A new robotaxi service has officially launched for public use in Las Vegas. It’s being run by Lyft and an autonomous vehicle company called Motional and is a prelude to a fully driverless service that is set to launch in the city in 2023.
Motional, which is a joint venture between Hyundai and Aptiv, has been testing its autonomous vehicles in Las Vegas through a joint partnership with Lyft for over four years now. The testing began as a weeklong pilot between Aptiv and Lyft during the annual Consumer Electronics Show in 2018 and has since gone on to complete over 100,000 passenger trips.
Today, the companies are announcing the public launch of that service, marking the first time that customers can hail a ride in one of the company’s autonomous, all-electric Hyundai Ioniq 5 vehicles that has been modified for commercial operations. A safety driver will remain behind the steering wheel in case something goes wrong, similar to how other robotaxi services have launched over the years. But Motional and Lyft say fully driverless vehicles will join the service next year.
A safety driver will remain behind the steering wheel in case something goes wrong
Unlike other robotaxi services in the US, Motional and Lyft aren’t requiring potential riders to sign up for a waitlist or sign a non-disclosure agreement to join a beta-testing program. And rides will be free; the companies plan to start charging for the service next year.
“The service is open to the public,” Akshay Jaising, Motional’s VP of commercialization, said in an email. “Any Lyft rider in Las Vegas can request a Motional AV. No NDAs. No sign-ups. That’s how Motional and Lyft have operated for the past four years. We believe the best feedback is from real riders, not employees or limited participants.”
Customers hoping to ride in one of Motional’s autonomous vehicles will have access to a range of new features that make this service unique from Lyft’s traditional network of vehicles. For example, customers will be able to unlock the doors through the Lyft app. Once inside the vehicle, they’ll be able to start the ride or contact customer support from the new in-car Lyft AV app featured on an in-car touchscreen.
Motional and Lyft say the new features are backed by “extensive research and feedback from real riders to maximize their comfort and ease of use.” The companies are making the new user features available to the public now in preparation for when the service plans to be fully driverless next year.
“No NDAs. No sign-ups. That’s how Motional and Lyft have operated for the past four years.”
Motional says it has a permit to conduct “fully driverless testing anywhere in Nevada.” The two companies say they will secure the appropriate permits to begin conducting commercial rides with passengers in fully driverless vehicles ahead of the launch in 2023.

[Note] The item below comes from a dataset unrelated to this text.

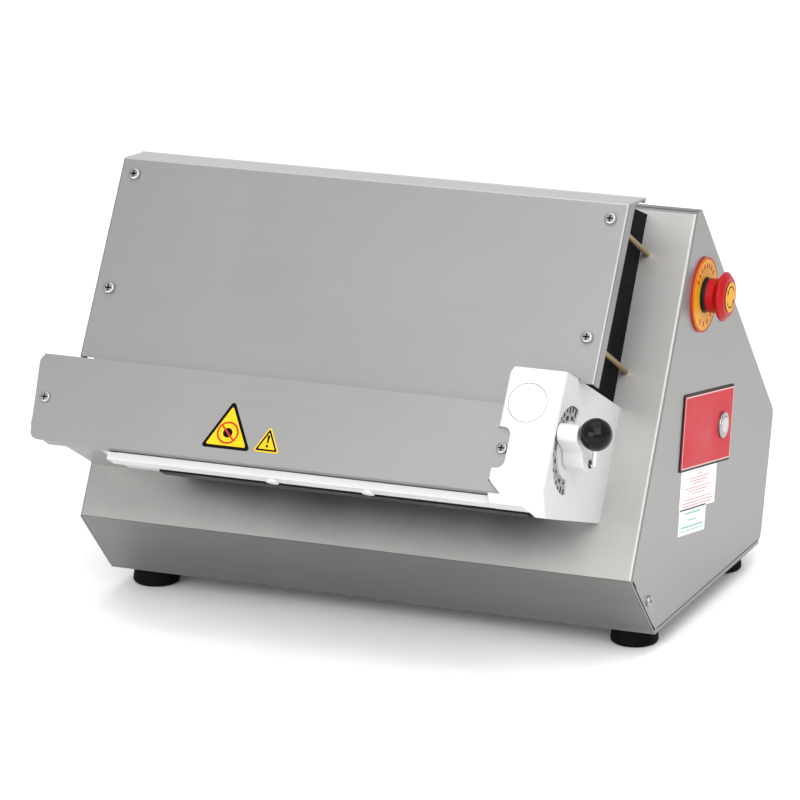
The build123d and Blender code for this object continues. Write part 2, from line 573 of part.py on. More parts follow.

Motional was first announced in March 2020, when Hyundai said it would spend $1.6 billion to catch up to its rivals in the autonomous vehicle space, along with Aptiv, a technology company formerly known as Delphi, which owns 50 percent of the venture. The company currently has facilities in Las Vegas, Singapore, and Seoul and has also tested its vehicles in Boston and Pittsburgh.
Currently, only a small handful of AV operators have actually deployed fully driverless vehicles, also known as Level 4 autonomous vehicles, on public roads. Waymo, the self-driving unit of Alphabet, has been operating its Level 4 vehicles in the suburbs of Phoenix, Arizona for several years now and is seeking permission to do so in San Francisco. Cruise, a majority-owned subsidiary of General Motors, has a commercial service running with its driverless vehicles in San Francisco, but only at night.
Meanwhile, Lyft to positioning itself as a platform in which customers in cities across the country can arrange rides in autonomous vehicles. The ride-hailing company sold off its AV research and development division to a subsidiary of Toyota last year. Since then, Lyft has struck deals with Motional, Waymo, and Argo, a self-driving company backed by Ford and Volkswagen.
And Motional isn’t the only company using Sin City as a base for its robotaxi business. Zoox, a subsidiary of Amazon, is also testing its autonomous vehicles in Las Vegas.